The original German-language version (with NTSC format) was uploaded by its YouTube channel, Movies [SnoopyPBG 2nd Channel], on November 15, 2021.

===Deleted scenes===
Various scenes were deleted from the original version, or shortened, when distributed outside Germany (making the international cut 81 minutes), as follows:
- Scenes in which Dr.
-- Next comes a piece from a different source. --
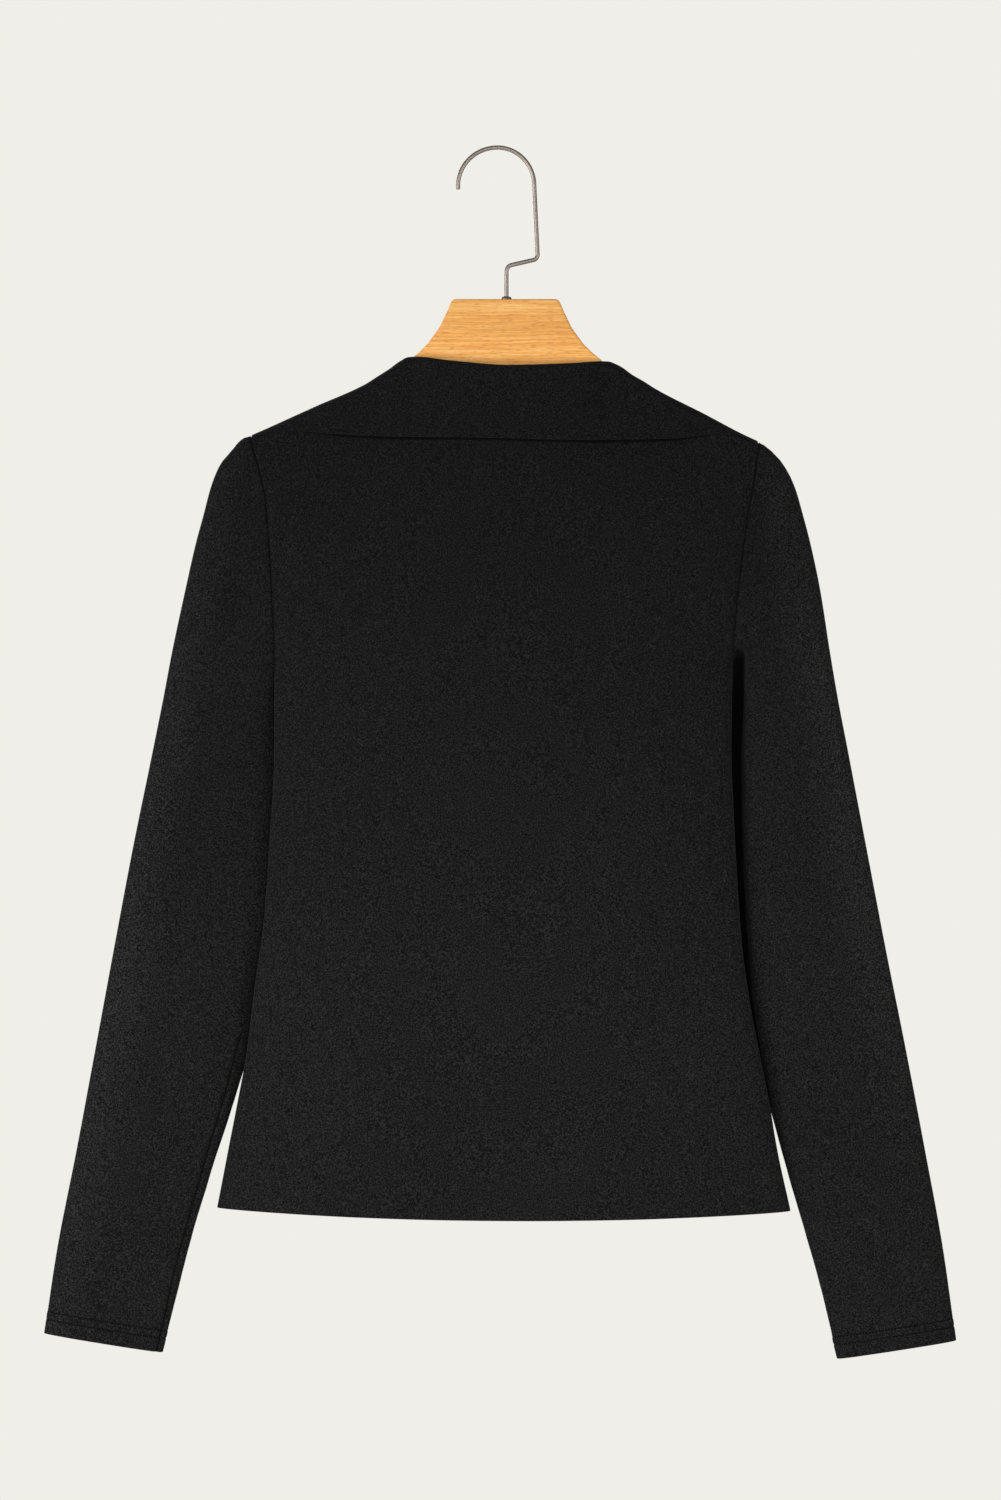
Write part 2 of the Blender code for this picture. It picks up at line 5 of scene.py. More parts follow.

Greed attempts to hire an assassin to kill the owner of a rival company are removed entirely.
- The scene in which Fred is tortured by the "tickle torture" machine was greatly shortened in some versions outside Germany, and completely removed in others.
- A scene where Gwendolyn openly seduces Platini with a song was cut from international releases, most likely due to the suggestion of bestiality.
- A brief shot in which a bee lands on a magazine photo of a woman's breast was eliminated.
- The German version's ending shows the animals, including Mozart the mouse, drinking wine to celebrate their victory and their future as travelling musicians. This was removed in some international releases.

===Merchandise===
Stuffed animals, a soundtrack, Bullyland figures, books and other items were produced for the film's release in Germany.

===Broadcast===
The film was broadcast on HBO in 1999, and on Encore in North America. It was also seen on channels such as AB3 (France), Cartoon Network (United Kingdom), Teletoon (Canada), YTV and Treehouse TV.